3. Background & Evolution
- 1959 — Bombay Prevention of Begging Act enacted; extended to Delhi (1960) and adopted (with variations) by ~20 States/UTs as model law [S3].
- 8 August 2018 — Delhi High Court in Harsh Mander v. Union of India struck down Sections 4–10 and 12–29 of the 1959 Act as violative of Articles 14 & 21, decriminalising begging in NCT of Delhi [S3].
- 2021 — Ministry of Social Justice & Empowerment (MoSJE) launched the Comprehensive Rehabilitation of Persons Engaged in Begging sub-scheme [S2].
- Feb 2022 — Umbrella SMILE Scheme (Support for Marginalized Individuals for Livelihood and Enterprise) launched, subsuming transgender welfare + beggary rehabilitation [S2].
- 2022 — SMILE-75 Initiative launched in 75 municipal corporations for beggary-free urban areas [S2].
4. Core Static Facts
- Convening body: National Human Rights Commission (NHRC), statutory body under PHR Act, 1993 [S1].
- Chair of discussion: Justice (Dr.) Bidyut Ranjan Sarangi, NHRC Member [S1].

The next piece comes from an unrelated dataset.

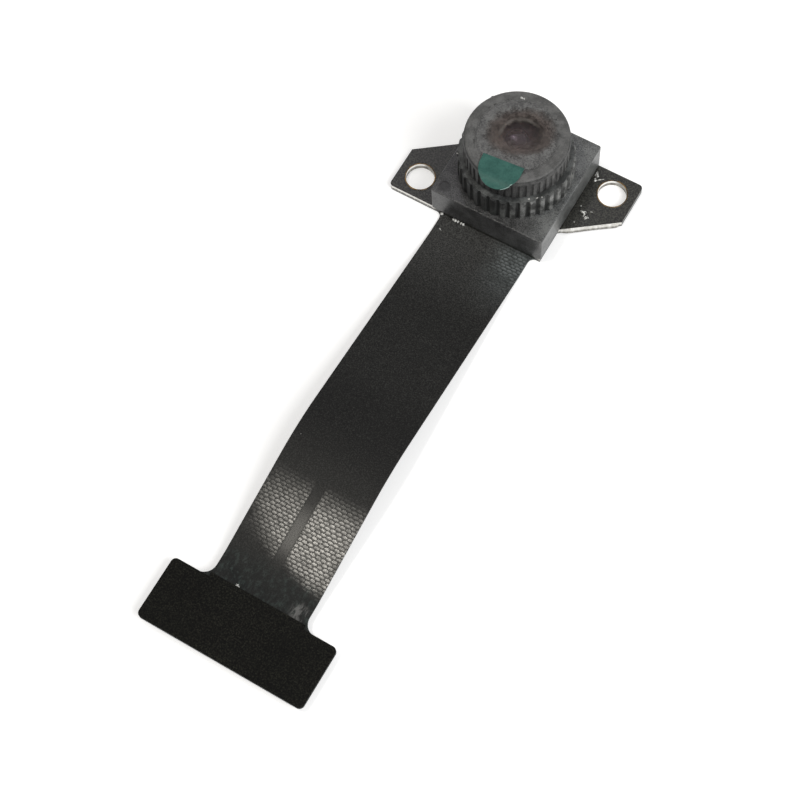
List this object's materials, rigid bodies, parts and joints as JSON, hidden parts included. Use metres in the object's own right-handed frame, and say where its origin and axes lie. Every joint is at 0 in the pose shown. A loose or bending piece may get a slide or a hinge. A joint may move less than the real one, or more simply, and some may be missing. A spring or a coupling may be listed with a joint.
{
  "type": "camera module",
  "caption": "Fixed-focus camera module: square lens holder with a knurled lens head on an eared board, and a flexible flat tail that ends in a low board connector.",
  "frame": {"origin": "on the lens axis, on the flat underside of the module", "axes": "+Z along the lens axis, out of the lens; -Y along the flexible tail, towards its connector end; +X completes the right-handed frame"},
  "size_m": [0.0154, 0.0429, 0.0071],
  "materials": {
    "flex_ribbon": "matte black cover film with a fine hatched mesh under it",
    "mounting_board": "glossy black solder mask",
    "ear_hole_plating": "bright plated wall with a thin gold rim",
    "test_pads": "tinned",
    "solder_joints": "bright solder",
    "image_sensor": "dark silicon",
    "sensor_glass": "clear",
    "capacitors": "fired ceramic",
    "holder_glue": "black epoxy",
    "lens_holder": "fine matte moulding",
    "infrared_filter": "pale blue coated glass",
    "lock_ring": "fine matte moulding",
    "lens_barrel": "fine matte moulding, hazy face",
    "front_lens": "coated, with a brown and purple gleam",
    "front_spacer": "matte black",
    "second_lens": "coated",
    "aperture_stop": "matte black",
    "third_lens": "coated",
    "rear_spacer": "matte black",
    "rear_lens": "coated",
    "protective_film": "clear film, slightly hazy",
    "pull_tab": "teal green film",
    "end_stiffener": "matte black film",
    "connector_housing": "black moulding",
    "connector_contacts": "gold flash",
    "connector_anchors": "gold flash"
  },
  "bodies": {
    "root": {"flex_ribbon": "flex_ribbon", "mounting_board": "mounting_board", "ear_hole_plating": "ear_hole_plating", "test_pads": "test_pads", "solder_joints": "solder_joints", "image_sensor": "image_sensor", "sensor_glass": "sensor_glass", "capacitors": "capacitors", "holder_glue": "holder_glue", "lens_holder": "lens_holder", "infrared_filter": "infrared_filter", "lock_ring": "lock_ring", "lens_barrel": "lens_barrel", "front_lens": "front_lens", "front_spacer": "front_spacer", "second_lens": "second_lens", "aperture_stop": "aperture_stop", "third_lens": "third_lens", "rear_spacer": "rear_spacer", "rear_lens": "rear_lens", "protective_film": "protective_film", "pull_tab": "pull_tab", "end_stiffener": "end_stiffener", "connector_housing": "connector_housing", "connector_contacts": "connector_contacts", "connector_anchors": "connector_anchors"}
  },
  "joints": []
}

- Other key participants: Member Smt. Vijaya Bharathi Sayani; Secretary General Shri Bharat Lal [S1].
- Nodal ministry for beggary rehab: Ministry of Social Justice & Empowerment [S2].
- Flagship scheme: SMILE (Central Sector) — sub-components: (i) transgender welfare; (ii) beggary rehabilitation [S2].
- Coverage of SMILE-Beggary sub-scheme: 181 cities (as of 2026) [S2].
- Persons identified as begging: 30,257 (as on 31 January 2026); 8,129 rehabilitated [S2].
- Vision tag: Bhiksha Vritti Mukt Bharat (Begging-Free India) [S2].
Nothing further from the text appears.